Again, it’s difficult to be critical of anyone leading an offense to 41.83 points per game, no matter the opponents. Among Power 5 teams, only Ohio State and Oregon have scored more touchdowns than Alabama.
But if the focus is getting Hurts in a better place as a passer in time for the stretch run against defenses that might limit his mobility, the numbers aren’t convincing. Comparing his first six games last season to now, he has thrown for 372 fewer yards and two fewer touchdowns. His interceptions are down from two to zero, but his completion percentage has dipped slightly (0.7 percent).
The subject of short versus downfield passing -- a huge talking point this offseason -- is a mixed bag. On the whole, Hurts has completed eight fewer passes of 20-plus yards than he did through this point last season. But his attempts directed at or behind the line of scrimmage have dropped from 43.2 percent to 32.4, while his attempts directed 5 or more yards downfield have risen from 46.6 percent to 56.8.
It’s a relatively small increase, but the average length of his passes has gone up from 7.22 yards to 8.28.
More encouraging news: Hurts is spreading the ball around. At this point last season, only five players had caught touchdown passes. Now that number is seven, with the tight ends more consistently involved in the passing game.
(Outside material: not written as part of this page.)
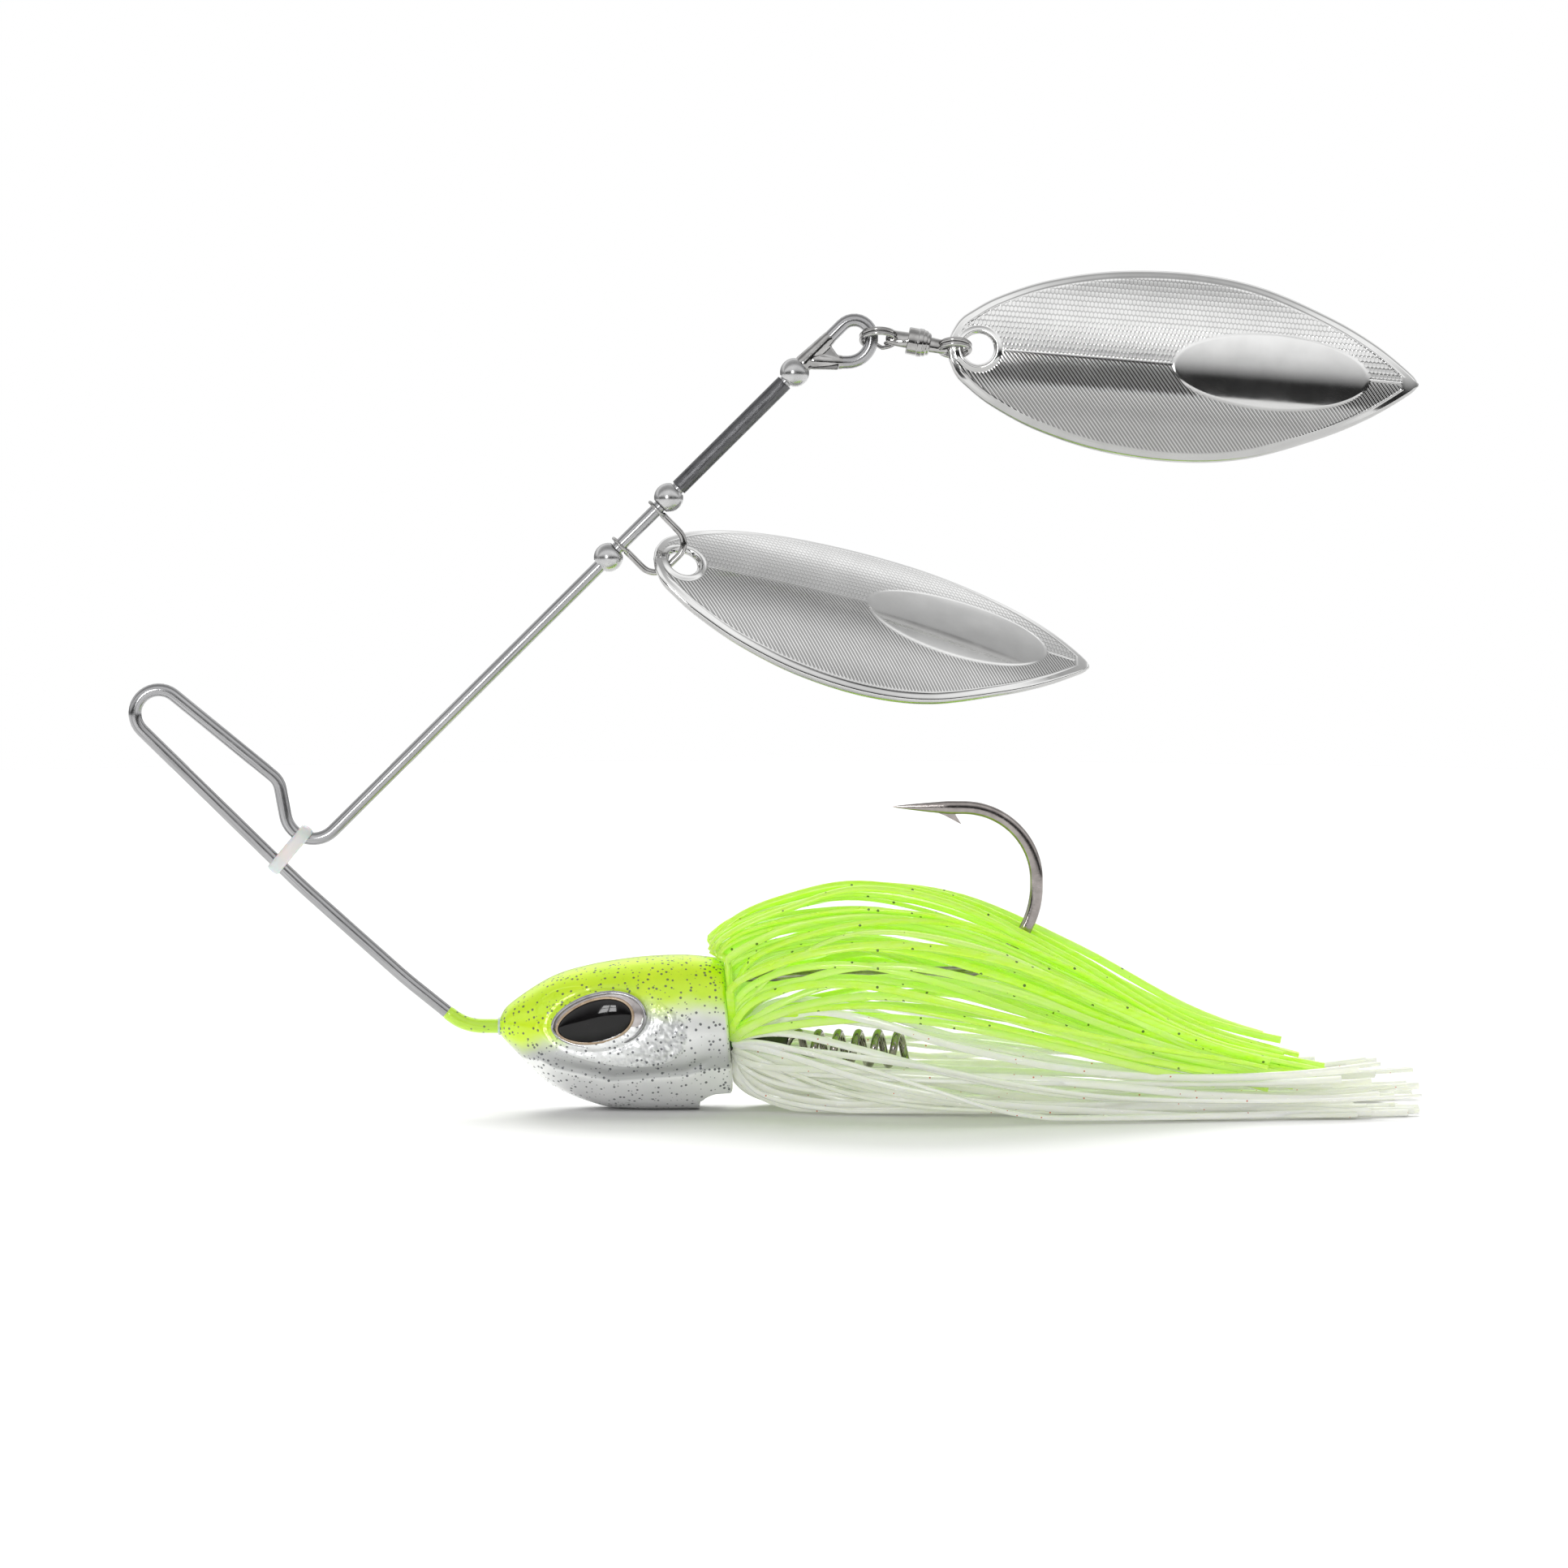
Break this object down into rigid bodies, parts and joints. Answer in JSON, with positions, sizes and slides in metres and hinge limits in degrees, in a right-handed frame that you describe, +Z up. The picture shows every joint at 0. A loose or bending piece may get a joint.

On the whole, though, if you expected Hurts to become more of a passer and less of a running quarterback, the numbers don’t bear that out. He has actually run seven more times than he did at this point last season -- the silver lining being he’s more effective, rushing for 517 yards versus 296 at this point a year ago.
Again and again, Saban returns to the term “efficiency” when talking about Hurts. It’s his ultimate goal for any quarterback. And in that respect, Hurts is thriving, ranking fourth in Total QBR.
Five rushing touchdowns help, obviously. In terms of pure passing efficiency, Hurts ranks 33rd. It’s not a bad number, but he's no Peyton Manning, either.
And that’s the point, isn't it? Because for as much as Hurts might becoming more comfortable in the pocket and throwing downfield, he’s still an athlete who is dangerous on the run. In the NFL that might be a cause for concern, but it’s a weapon in college that shouldn't be brushed aside.
Just a sophomore, Hurts has plenty of room to grow. But to expect wholesale changes in his identity as a quarterback is foolish. At the end of the day, he’s one of the best playmakers in college football and that should be enough. Alabama is winning big, the offense is thriving and the rest is simply overblown.